*Set task:* Read through the entries below and return each line with the word "json".

------------------------------

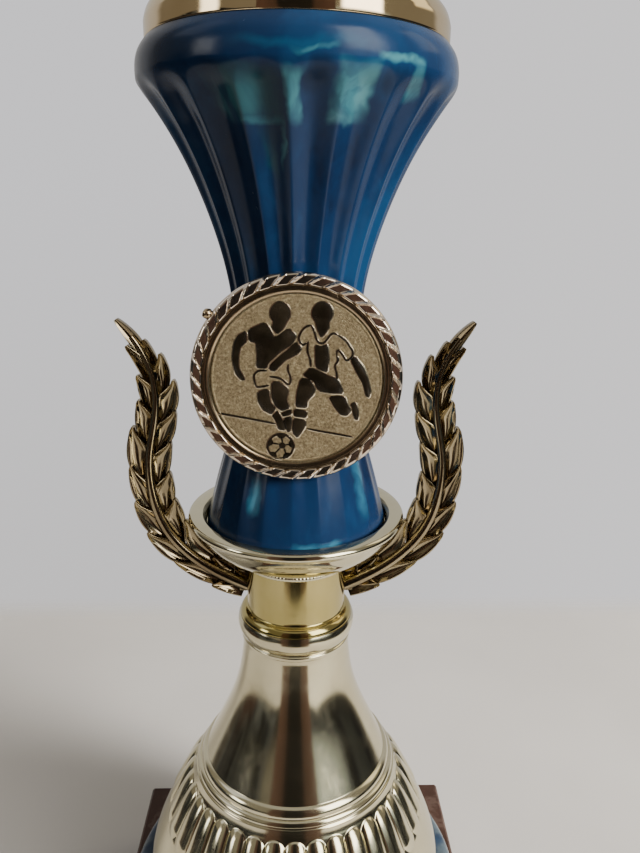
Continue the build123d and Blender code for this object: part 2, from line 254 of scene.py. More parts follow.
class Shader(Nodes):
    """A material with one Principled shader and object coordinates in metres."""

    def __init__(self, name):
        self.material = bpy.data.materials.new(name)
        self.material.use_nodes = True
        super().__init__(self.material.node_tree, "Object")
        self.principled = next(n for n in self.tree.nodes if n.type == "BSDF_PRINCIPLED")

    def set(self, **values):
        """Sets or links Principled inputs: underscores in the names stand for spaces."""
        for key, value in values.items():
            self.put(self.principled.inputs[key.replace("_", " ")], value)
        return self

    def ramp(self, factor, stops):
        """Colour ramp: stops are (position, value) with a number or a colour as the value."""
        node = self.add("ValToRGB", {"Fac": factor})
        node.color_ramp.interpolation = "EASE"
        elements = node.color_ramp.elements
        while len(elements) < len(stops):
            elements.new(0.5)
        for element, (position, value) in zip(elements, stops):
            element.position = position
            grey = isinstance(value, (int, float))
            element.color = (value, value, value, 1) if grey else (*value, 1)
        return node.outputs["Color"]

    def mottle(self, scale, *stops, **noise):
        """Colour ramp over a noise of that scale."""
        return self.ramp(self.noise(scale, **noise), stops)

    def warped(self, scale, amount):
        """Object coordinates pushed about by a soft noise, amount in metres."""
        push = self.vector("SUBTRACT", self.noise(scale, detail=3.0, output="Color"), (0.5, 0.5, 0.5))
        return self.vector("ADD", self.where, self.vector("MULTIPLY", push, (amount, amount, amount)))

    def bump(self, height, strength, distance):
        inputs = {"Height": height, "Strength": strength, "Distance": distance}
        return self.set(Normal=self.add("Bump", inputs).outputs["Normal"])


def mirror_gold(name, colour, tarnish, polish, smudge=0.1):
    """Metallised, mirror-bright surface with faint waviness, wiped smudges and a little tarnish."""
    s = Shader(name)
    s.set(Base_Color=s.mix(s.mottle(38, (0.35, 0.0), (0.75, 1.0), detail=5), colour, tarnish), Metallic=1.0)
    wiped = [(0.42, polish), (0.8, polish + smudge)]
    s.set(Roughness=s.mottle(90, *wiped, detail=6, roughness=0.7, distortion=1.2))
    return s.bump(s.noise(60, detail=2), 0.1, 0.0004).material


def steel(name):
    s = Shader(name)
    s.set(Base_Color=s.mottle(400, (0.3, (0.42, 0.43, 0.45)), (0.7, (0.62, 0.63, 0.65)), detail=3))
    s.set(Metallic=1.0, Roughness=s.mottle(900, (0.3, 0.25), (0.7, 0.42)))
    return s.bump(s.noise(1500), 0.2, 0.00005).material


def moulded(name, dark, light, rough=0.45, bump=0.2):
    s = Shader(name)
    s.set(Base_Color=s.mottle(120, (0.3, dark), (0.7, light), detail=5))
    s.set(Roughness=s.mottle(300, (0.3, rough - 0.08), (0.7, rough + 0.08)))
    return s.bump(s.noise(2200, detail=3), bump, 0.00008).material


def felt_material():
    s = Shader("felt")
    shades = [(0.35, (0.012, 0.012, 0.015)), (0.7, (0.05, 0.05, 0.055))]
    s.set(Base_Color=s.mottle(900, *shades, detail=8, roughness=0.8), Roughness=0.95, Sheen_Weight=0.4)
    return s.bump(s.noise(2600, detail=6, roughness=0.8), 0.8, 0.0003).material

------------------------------

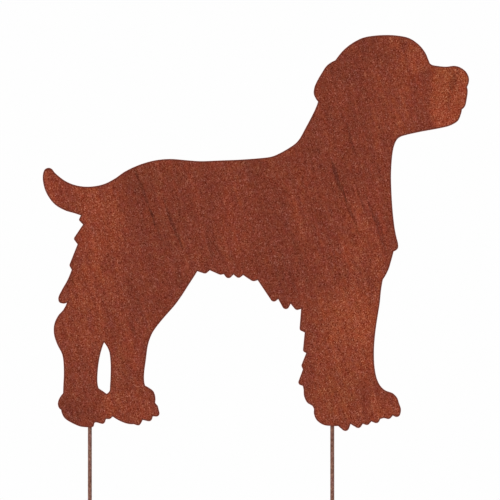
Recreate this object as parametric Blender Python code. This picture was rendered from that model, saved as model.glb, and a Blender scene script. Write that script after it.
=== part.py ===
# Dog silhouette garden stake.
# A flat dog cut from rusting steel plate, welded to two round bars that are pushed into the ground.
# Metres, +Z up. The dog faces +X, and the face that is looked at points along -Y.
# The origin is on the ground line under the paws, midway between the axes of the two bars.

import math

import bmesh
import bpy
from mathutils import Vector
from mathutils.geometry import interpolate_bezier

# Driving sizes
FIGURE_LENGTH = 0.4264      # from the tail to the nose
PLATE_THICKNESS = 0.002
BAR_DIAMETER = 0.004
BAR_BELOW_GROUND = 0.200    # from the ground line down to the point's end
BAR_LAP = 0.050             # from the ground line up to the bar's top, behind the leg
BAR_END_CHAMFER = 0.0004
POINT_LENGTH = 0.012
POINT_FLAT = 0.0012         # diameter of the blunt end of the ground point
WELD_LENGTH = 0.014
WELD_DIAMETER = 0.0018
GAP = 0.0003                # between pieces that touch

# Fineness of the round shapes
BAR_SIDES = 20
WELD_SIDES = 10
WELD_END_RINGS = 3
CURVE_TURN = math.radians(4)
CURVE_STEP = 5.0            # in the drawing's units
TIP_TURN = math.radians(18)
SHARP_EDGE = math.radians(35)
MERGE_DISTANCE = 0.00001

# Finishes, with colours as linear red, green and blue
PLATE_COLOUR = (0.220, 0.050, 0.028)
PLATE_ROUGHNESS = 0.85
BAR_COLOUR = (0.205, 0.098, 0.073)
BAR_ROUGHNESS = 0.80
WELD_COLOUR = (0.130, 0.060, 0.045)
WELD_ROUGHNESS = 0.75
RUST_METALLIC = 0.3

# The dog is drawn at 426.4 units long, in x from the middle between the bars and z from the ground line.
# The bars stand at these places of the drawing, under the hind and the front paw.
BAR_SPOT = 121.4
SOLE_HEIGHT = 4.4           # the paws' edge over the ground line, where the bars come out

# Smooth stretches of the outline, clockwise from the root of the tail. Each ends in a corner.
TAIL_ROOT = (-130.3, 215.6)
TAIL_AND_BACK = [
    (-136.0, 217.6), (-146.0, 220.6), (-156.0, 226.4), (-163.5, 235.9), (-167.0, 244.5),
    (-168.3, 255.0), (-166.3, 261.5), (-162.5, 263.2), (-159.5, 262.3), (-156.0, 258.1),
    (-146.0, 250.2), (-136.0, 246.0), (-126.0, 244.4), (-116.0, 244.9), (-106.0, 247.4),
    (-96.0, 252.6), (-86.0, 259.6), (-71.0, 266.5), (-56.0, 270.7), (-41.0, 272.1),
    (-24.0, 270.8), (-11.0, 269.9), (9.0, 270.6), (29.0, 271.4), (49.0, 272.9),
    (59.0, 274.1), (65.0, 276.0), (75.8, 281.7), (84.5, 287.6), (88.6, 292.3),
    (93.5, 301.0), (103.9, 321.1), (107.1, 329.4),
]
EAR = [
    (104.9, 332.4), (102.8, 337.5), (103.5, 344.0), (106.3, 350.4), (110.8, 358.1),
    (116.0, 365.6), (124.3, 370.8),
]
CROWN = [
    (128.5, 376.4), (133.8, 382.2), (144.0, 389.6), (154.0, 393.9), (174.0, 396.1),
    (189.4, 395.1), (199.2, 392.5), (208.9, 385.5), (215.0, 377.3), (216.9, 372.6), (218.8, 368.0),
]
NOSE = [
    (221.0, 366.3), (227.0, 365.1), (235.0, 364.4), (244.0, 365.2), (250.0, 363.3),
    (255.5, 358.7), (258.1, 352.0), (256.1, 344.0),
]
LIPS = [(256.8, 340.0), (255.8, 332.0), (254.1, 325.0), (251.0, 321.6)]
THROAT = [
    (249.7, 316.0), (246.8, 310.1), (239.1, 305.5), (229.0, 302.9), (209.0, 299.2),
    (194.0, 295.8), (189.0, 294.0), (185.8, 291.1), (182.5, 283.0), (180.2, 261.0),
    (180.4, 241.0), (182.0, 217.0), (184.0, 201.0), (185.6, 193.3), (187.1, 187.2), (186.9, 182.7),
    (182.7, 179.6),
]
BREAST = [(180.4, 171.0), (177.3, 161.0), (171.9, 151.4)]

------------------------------

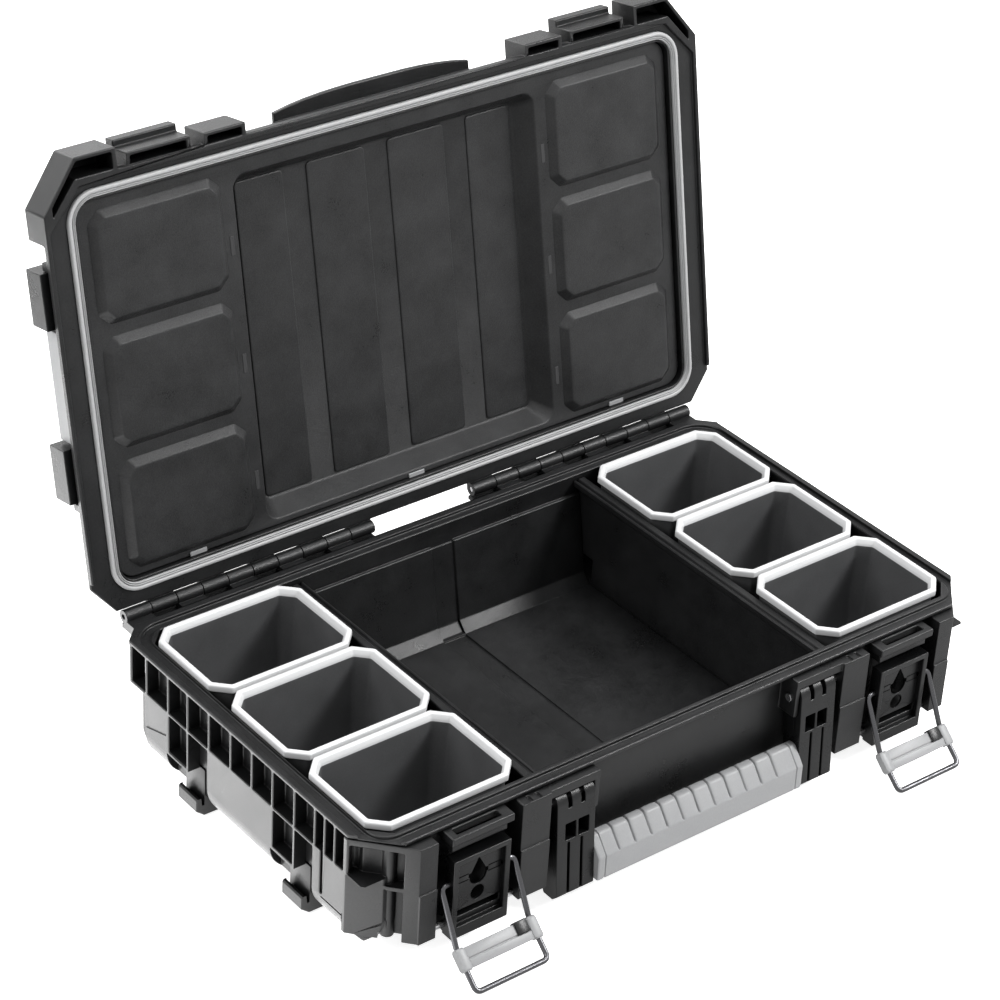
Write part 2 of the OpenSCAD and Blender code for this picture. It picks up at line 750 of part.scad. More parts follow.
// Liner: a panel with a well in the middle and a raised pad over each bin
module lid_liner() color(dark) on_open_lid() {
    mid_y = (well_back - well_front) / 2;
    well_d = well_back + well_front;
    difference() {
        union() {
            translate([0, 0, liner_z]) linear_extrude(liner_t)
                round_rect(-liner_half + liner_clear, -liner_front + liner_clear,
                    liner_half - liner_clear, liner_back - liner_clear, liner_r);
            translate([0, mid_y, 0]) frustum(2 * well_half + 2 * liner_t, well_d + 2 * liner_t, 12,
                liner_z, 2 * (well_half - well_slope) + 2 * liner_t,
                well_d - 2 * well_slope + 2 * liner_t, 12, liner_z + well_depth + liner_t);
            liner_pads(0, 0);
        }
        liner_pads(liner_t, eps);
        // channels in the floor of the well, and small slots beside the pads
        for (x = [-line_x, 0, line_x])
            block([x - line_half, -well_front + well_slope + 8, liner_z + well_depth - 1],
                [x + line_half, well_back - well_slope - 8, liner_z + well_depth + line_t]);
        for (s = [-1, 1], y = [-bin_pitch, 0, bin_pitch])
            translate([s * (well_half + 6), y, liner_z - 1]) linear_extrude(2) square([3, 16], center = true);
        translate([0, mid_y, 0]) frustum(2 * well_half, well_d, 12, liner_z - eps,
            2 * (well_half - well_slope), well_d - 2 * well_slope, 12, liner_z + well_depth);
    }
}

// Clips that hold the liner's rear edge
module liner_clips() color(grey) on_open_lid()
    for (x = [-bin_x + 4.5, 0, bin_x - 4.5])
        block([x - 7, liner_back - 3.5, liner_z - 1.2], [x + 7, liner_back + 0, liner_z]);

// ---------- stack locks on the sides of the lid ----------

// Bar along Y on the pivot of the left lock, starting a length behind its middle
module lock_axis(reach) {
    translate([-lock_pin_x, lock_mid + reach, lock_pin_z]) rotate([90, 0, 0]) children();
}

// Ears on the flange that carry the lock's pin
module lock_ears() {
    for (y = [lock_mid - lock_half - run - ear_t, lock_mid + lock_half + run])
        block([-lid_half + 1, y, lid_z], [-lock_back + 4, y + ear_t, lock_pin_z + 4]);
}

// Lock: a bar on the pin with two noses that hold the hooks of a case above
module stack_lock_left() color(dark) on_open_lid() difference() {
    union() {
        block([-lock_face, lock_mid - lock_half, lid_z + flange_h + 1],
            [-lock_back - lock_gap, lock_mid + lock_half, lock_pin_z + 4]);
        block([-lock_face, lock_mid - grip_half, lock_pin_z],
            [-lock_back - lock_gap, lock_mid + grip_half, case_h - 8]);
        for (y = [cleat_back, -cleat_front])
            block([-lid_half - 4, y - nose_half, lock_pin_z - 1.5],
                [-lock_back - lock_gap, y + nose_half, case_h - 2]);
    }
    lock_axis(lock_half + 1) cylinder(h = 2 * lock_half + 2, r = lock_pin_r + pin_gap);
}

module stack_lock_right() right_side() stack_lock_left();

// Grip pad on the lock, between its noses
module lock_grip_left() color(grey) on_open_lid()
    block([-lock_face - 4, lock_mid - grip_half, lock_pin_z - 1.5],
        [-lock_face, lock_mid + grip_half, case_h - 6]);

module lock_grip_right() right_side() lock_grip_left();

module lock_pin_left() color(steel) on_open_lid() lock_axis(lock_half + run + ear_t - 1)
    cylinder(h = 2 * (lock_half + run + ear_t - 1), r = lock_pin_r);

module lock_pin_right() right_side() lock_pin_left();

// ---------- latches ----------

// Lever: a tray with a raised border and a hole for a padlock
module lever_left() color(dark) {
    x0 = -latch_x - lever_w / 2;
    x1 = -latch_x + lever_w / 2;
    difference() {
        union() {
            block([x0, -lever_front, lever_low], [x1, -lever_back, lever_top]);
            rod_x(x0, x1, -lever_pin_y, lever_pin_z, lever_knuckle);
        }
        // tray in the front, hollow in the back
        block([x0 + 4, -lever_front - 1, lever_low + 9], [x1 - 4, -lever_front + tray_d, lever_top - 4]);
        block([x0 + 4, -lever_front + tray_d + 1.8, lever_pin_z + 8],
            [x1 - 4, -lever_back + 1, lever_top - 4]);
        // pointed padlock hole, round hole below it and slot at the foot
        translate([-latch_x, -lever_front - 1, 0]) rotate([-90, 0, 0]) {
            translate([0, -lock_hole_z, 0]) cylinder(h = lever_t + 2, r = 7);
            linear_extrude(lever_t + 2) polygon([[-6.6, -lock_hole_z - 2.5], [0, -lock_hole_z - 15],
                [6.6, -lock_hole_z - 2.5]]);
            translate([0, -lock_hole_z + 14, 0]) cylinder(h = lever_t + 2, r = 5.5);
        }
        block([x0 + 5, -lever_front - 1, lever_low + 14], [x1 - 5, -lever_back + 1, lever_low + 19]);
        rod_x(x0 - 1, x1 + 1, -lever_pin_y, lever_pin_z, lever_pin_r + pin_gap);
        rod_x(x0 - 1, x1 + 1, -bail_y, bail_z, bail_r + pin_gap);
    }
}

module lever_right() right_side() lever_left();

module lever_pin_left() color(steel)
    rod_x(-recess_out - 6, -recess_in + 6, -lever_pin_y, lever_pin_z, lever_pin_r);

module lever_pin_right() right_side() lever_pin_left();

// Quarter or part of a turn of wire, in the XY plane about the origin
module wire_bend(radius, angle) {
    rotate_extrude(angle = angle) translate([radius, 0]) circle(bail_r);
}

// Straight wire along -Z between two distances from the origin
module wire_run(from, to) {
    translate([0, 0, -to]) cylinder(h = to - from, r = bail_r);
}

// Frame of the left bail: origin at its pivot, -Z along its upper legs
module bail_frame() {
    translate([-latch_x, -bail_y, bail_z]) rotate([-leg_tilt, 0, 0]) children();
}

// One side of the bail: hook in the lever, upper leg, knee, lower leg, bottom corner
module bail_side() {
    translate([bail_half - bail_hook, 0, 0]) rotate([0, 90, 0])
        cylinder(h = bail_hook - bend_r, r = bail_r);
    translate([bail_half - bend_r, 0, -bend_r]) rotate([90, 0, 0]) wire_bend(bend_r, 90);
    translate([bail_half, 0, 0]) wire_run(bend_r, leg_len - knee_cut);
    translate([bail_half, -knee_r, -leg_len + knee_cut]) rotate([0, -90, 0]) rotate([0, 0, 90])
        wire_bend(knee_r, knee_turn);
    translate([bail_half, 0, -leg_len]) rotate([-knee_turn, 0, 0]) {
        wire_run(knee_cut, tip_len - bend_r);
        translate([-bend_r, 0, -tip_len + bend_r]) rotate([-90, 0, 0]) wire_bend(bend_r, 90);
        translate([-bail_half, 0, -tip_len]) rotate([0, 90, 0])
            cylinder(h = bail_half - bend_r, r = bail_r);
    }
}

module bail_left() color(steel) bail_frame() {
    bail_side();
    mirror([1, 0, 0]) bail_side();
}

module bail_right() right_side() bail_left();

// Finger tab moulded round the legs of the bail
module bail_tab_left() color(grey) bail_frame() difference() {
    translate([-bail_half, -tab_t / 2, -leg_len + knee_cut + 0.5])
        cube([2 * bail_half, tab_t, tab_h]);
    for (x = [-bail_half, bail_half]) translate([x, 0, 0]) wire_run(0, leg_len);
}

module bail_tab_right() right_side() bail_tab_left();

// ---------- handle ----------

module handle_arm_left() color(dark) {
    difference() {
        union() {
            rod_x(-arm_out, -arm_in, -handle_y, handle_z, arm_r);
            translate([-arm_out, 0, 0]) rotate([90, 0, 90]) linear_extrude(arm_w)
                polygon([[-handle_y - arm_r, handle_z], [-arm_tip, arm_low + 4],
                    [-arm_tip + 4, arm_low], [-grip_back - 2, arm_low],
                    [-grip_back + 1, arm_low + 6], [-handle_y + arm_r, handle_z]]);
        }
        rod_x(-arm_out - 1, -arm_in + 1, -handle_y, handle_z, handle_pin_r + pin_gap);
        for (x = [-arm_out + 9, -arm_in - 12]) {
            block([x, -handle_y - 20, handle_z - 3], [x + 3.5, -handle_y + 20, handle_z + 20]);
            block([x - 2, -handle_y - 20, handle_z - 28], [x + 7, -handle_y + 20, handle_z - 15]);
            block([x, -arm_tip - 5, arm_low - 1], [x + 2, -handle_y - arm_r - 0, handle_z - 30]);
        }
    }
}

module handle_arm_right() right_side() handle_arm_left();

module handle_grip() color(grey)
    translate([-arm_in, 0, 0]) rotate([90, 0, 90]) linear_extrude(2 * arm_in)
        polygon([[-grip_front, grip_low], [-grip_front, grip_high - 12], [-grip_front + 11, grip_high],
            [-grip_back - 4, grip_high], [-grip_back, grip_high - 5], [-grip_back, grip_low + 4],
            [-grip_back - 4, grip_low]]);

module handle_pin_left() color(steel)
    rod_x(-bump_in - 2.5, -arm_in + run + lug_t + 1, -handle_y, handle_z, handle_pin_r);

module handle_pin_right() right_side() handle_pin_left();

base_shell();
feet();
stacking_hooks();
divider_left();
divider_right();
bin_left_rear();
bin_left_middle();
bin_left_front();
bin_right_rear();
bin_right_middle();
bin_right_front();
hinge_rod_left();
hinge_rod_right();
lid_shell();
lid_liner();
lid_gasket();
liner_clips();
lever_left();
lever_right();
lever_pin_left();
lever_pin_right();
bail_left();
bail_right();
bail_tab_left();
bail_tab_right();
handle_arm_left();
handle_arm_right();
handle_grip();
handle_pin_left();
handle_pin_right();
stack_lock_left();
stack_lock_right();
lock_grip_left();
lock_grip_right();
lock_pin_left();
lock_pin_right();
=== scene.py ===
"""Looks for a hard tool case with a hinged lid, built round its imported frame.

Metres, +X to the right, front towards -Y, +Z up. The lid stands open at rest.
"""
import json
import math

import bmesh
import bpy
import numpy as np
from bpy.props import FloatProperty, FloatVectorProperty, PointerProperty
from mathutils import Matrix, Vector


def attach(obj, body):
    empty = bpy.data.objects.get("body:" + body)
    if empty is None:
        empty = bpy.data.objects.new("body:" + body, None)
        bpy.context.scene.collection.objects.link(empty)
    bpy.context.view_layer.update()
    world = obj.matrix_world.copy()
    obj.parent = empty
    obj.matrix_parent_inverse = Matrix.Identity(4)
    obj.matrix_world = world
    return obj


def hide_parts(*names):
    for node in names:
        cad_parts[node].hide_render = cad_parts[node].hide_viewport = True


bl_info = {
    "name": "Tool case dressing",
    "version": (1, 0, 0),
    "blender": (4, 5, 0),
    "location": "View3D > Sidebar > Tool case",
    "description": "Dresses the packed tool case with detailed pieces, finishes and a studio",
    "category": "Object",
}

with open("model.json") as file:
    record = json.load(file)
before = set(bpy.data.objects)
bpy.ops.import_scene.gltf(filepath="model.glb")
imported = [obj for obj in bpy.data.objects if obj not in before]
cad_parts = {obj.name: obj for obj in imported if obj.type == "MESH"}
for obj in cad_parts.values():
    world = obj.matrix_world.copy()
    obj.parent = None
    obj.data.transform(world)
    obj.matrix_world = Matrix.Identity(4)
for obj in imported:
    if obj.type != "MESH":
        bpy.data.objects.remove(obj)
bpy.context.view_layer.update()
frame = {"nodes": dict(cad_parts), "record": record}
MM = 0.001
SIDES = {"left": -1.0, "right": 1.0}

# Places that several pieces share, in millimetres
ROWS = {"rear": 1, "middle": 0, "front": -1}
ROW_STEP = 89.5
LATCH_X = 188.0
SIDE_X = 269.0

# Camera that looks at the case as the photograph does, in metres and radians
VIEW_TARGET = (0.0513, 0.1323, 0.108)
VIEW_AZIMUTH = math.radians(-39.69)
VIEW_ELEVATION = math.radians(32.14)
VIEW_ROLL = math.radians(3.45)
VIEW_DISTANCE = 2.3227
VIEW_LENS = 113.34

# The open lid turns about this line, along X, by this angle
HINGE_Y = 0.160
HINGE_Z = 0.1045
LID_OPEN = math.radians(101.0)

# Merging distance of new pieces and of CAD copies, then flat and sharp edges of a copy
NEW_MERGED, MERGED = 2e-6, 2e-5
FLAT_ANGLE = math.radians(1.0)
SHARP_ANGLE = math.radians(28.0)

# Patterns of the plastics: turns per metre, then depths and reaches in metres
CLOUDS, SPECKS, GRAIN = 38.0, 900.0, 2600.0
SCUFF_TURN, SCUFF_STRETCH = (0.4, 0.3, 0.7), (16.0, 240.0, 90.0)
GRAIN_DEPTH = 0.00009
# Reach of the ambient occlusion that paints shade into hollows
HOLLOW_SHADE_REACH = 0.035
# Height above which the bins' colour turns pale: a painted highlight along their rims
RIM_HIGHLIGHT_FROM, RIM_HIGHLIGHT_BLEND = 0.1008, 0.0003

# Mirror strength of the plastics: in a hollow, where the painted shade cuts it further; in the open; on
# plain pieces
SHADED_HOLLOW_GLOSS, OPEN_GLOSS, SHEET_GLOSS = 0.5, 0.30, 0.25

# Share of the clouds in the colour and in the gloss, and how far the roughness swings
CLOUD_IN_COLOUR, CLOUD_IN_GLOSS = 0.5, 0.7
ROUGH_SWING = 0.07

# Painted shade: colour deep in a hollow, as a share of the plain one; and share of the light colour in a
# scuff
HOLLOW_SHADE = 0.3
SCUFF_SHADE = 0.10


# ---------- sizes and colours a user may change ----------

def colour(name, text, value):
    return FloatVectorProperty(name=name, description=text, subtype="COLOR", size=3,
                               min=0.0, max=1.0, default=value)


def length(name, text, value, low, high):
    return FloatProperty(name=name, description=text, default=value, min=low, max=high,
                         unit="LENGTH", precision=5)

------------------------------

*Exercise solution:*
import json
with open("model.json") as file:
    record = json.load(file)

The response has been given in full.